:: DATASET EXTRACT

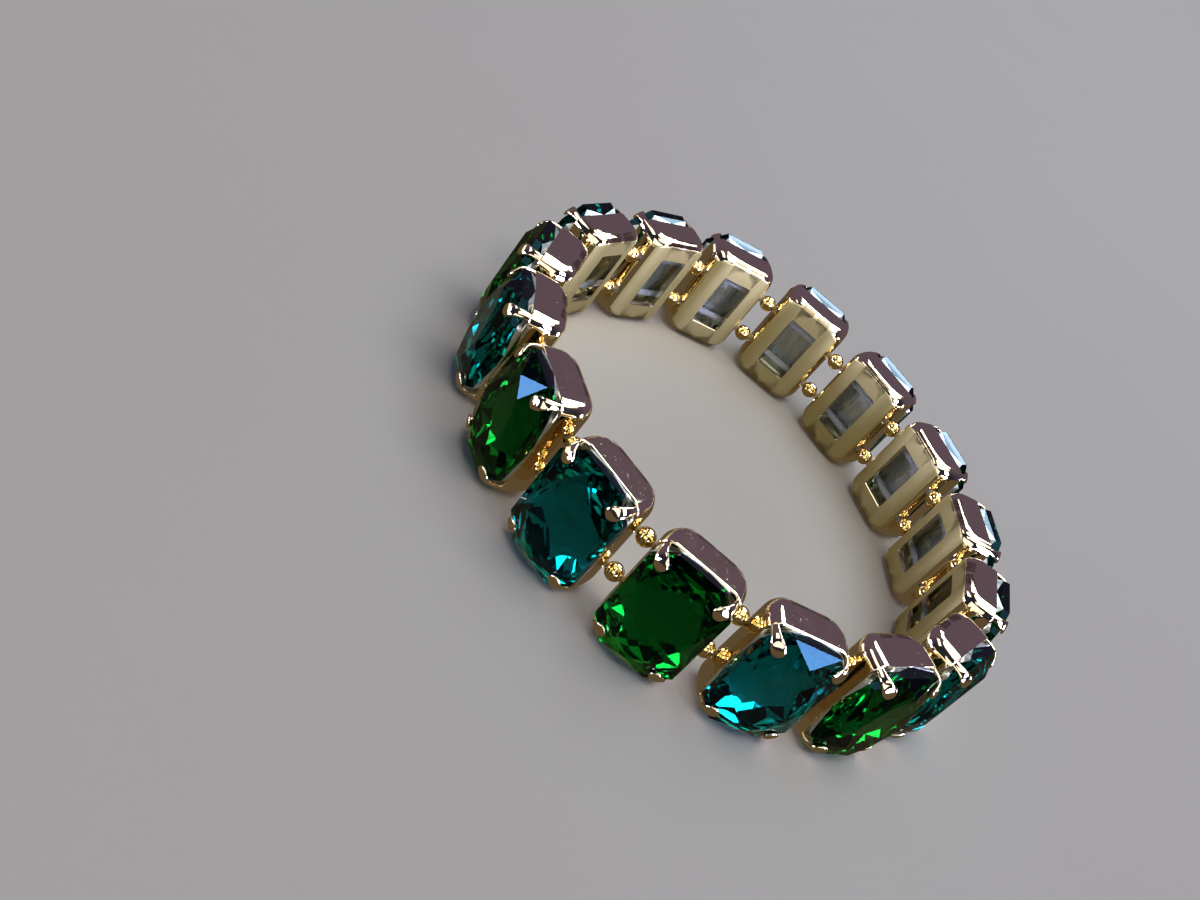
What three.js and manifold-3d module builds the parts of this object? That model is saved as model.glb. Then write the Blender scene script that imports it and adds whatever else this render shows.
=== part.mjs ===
// A crystal stretch bracelet, lying flat: sixteen octagon stones in claw settings, strung side by
// side on two elastic cords, with one round gold bead on each cord in every gap between settings.
// Millimetres, +Z up. The stones stand upright and face outward, and rest on their lower ends.
//
// A setting's own frame has X along the strands, Y outward from the wrist and Z up. Its origin is
// the middle of the back plate, on the side that touches the wrist.

import * as THREE from 'three';
import { ConvexGeometry } from 'three/addons/geometries/ConvexGeometry.js';
import { mergeVertices } from 'three/addons/utils/BufferGeometryUtils.js';
import Module from 'manifold-3d';

// ---------------------------------------------------------------- driving dimensions

const SETTING_COUNT = 16;

// The line that the back plates follow around the wrist: a circle pulled slightly oval and
// slightly egg-shaped, as a loose bracelet lies. Turns are in degrees, from +X.
const loop = { radius: 28.5, oval: 0.94, ovalTurn: -66.6, egg: 0.3, eggTurn: -30, startTurn: -190 };

// How each setting lies a little off its even place: mm ahead along the loop, mm outward, and
// degrees of twist about its upright axis.
const settling = [
  { ahead: 0.4, out: 0.1, twist: 4.5 },
  { ahead: 0.1, out: 0, twist: -1.5 },
  { ahead: 0.2, out: -0.2, twist: -4.5 },
  { ahead: -0.2, out: -0.1, twist: 0 },
  { ahead: 0, out: 0, twist: -2 },
  { ahead: -0.2, out: -0.1, twist: 0.5 },
  { ahead: -0.4, out: 0, twist: 0.5 },
  { ahead: -0.4, out: 0, twist: -3.5 },
  { ahead: 0, out: 0.1, twist: 0 },
  { ahead: -0.2, out: 0.2, twist: -2.5 },
  { ahead: -0.2, out: 0, twist: 0 },
  { ahead: 0.1, out: -0.1, twist: -0.5 },
  { ahead: 0.4, out: 0.2, twist: -1 },
  { ahead: 0.2, out: 0.3, twist: 3.5 },
  { ahead: 0, out: -0.5, twist: 4 },
  { ahead: 0.3, out: 0.2, twist: -3 },
];

// The pressed cup: open at the front, with an octagonal front edge and a rounded back.
const cup = {
  width: 9.9, height: 13.5, depth: 4.4, wall: 0.5, plate: 0.6,
  cornerCut: 1.2, sideFillet: 2.35, endFillet: 0.8,
};
const backWindow = { width: 4.1, height: 7.8 };
const OUTER_FILLET_STEPS = 4;
const INNER_FILLET_STEPS = 2;

// The stone, a 14 x 10 mm octagon. Levels are distances along Y.
const stone = {
  width: 10, height: 14, cornerCut: 2.2,
  undersideLevel: 4.75, stepLevel: 5.95, tableLevel: 7.4,
  pavilionInset: 1.05, pavilionLevel: 4.45, keelLevel: 2.35, keelHalfLength: 3,
};
// The table's corners: the middle of each end, of each cut corner and of each side.
const table = { endZ: 5.4, cornerX: 1.9, cornerZ: 3.8, sideX: 3.5 };

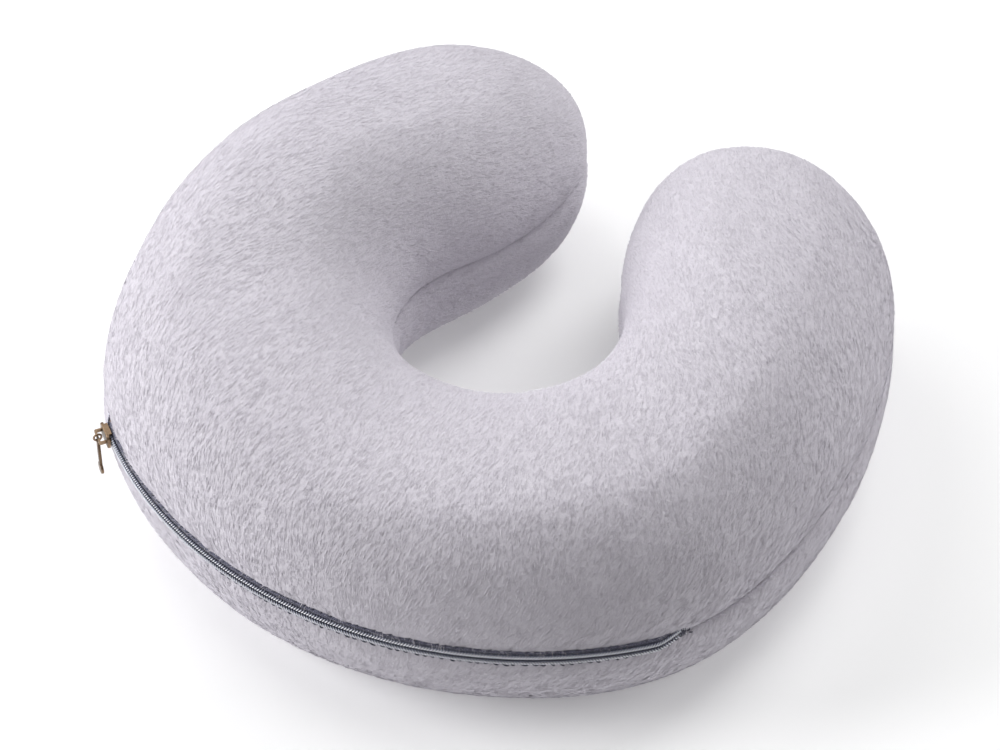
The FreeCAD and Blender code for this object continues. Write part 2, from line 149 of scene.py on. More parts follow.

::::

*YOUR TASK*
Extract the data exactly as given.

*TASK RESULT*
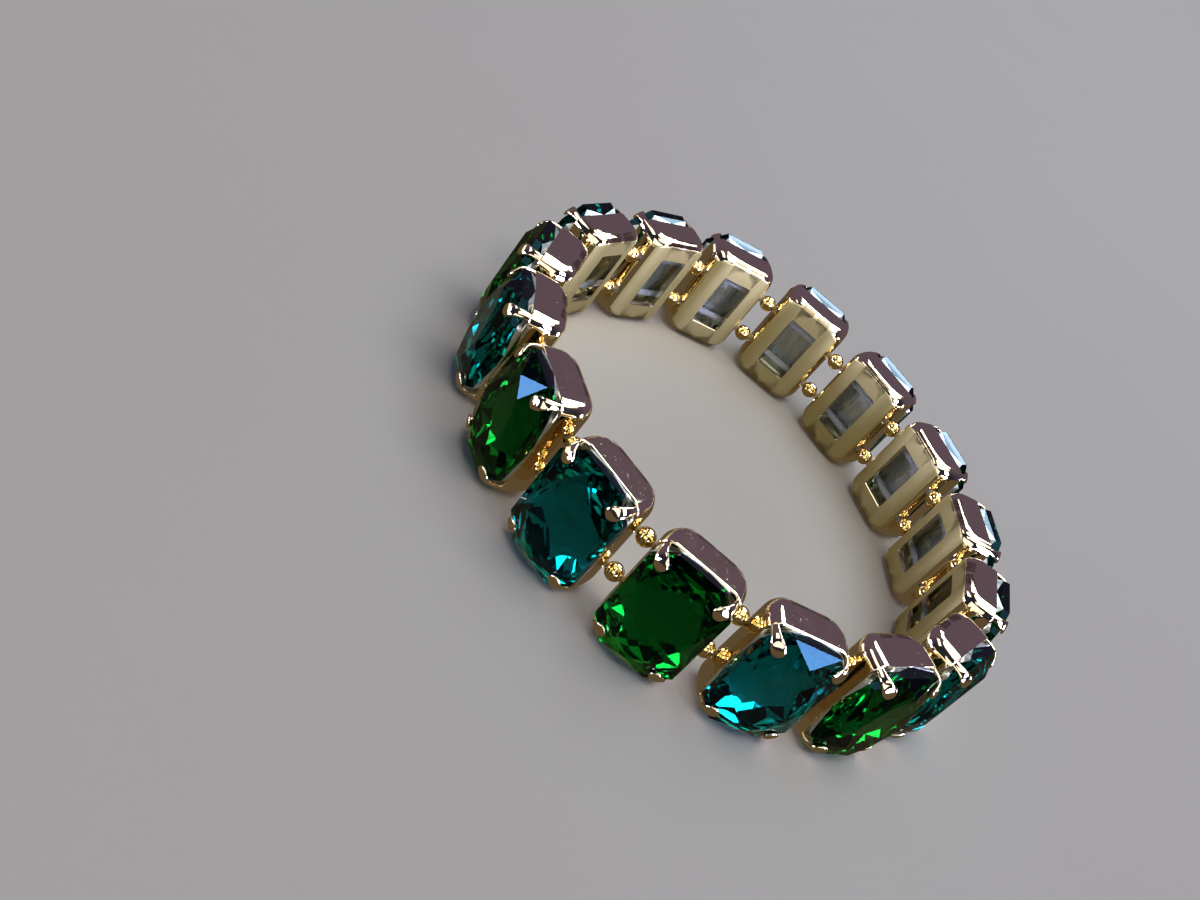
What three.js and manifold-3d module builds the parts of this object? That model is saved as model.glb. Then write the Blender scene script that imports it and adds whatever else this render shows.
=== part.mjs ===
// A crystal stretch bracelet, lying flat: sixteen octagon stones in claw settings, strung side by
// side on two elastic cords, with one round gold bead on each cord in every gap between settings.
// Millimetres, +Z up. The stones stand upright and face outward, and rest on their lower ends.
//
// A setting's own frame has X along the strands, Y outward from the wrist and Z up. Its origin is
// the middle of the back plate, on the side that touches the wrist.

import * as THREE from 'three';
import { ConvexGeometry } from 'three/addons/geometries/ConvexGeometry.js';
import { mergeVertices } from 'three/addons/utils/BufferGeometryUtils.js';
import Module from 'manifold-3d';

// ---------------------------------------------------------------- driving dimensions

const SETTING_COUNT = 16;

// The line that the back plates follow around the wrist: a circle pulled slightly oval and
// slightly egg-shaped, as a loose bracelet lies. Turns are in degrees, from +X.
const loop = { radius: 28.5, oval: 0.94, ovalTurn: -66.6, egg: 0.3, eggTurn: -30, startTurn: -190 };

// How each setting lies a little off its even place: mm ahead along the loop, mm outward, and
// degrees of twist about its upright axis.
const settling = [
  { ahead: 0.4, out: 0.1, twist: 4.5 },
  { ahead: 0.1, out: 0, twist: -1.5 },
  { ahead: 0.2, out: -0.2, twist: -4.5 },
  { ahead: -0.2, out: -0.1, twist: 0 },
  { ahead: 0, out: 0, twist: -2 },
  { ahead: -0.2, out: -0.1, twist: 0.5 },
  { ahead: -0.4, out: 0, twist: 0.5 },
  { ahead: -0.4, out: 0, twist: -3.5 },
  { ahead: 0, out: 0.1, twist: 0 },
  { ahead: -0.2, out: 0.2, twist: -2.5 },
  { ahead: -0.2, out: 0, twist: 0 },
  { ahead: 0.1, out: -0.1, twist: -0.5 },
  { ahead: 0.4, out: 0.2, twist: -1 },
  { ahead: 0.2, out: 0.3, twist: 3.5 },
  { ahead: 0, out: -0.5, twist: 4 },
  { ahead: 0.3, out: 0.2, twist: -3 },
];

// The pressed cup: open at the front, with an octagonal front edge and a rounded back.
const cup = {
  width: 9.9, height: 13.5, depth: 4.4, wall: 0.5, plate: 0.6,
  cornerCut: 1.2, sideFillet: 2.35, endFillet: 0.8,
};
const backWindow = { width: 4.1, height: 7.8 };
const OUTER_FILLET_STEPS = 4;
const INNER_FILLET_STEPS = 2;

// The stone, a 14 x 10 mm octagon. Levels are distances along Y.
const stone = {
  width: 10, height: 14, cornerCut: 2.2,
  undersideLevel: 4.75, stepLevel: 5.95, tableLevel: 7.4,
  pavilionInset: 1.05, pavilionLevel: 4.45, keelLevel: 2.35, keelHalfLength: 3,
};
// The table's corners: the middle of each end, of each cut corner and of each side.
const table = { endZ: 5.4, cornerX: 1.9, cornerZ: 3.8, sideX: 3.5 };

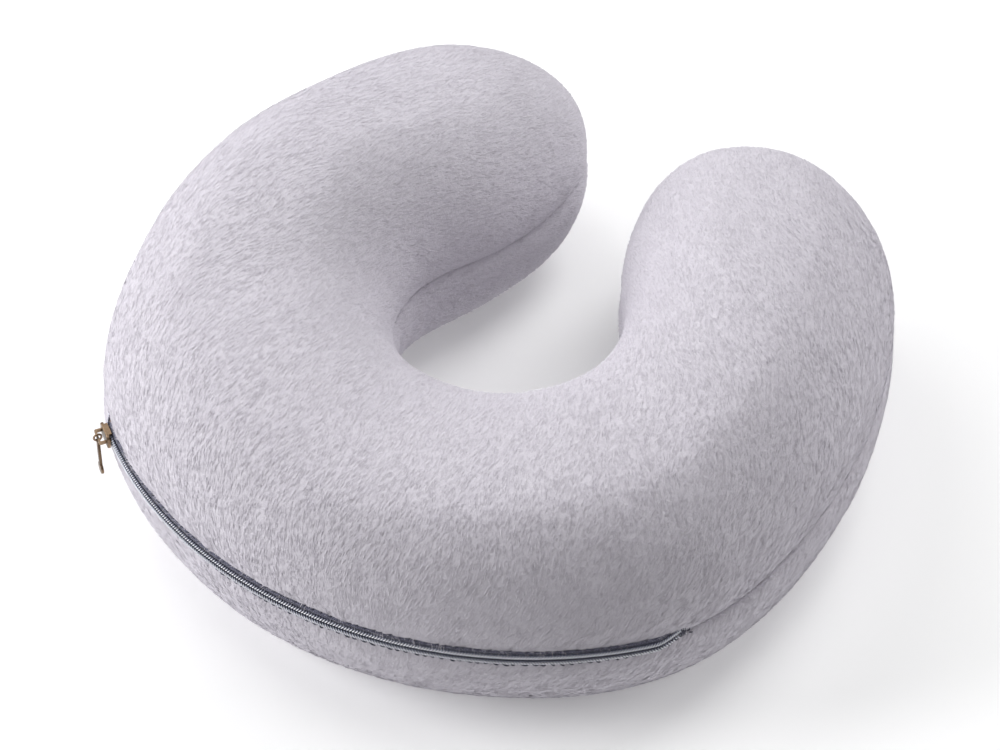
The FreeCAD and Blender code for this object continues. Write part 2, from line 149 of scene.py on. More parts follow.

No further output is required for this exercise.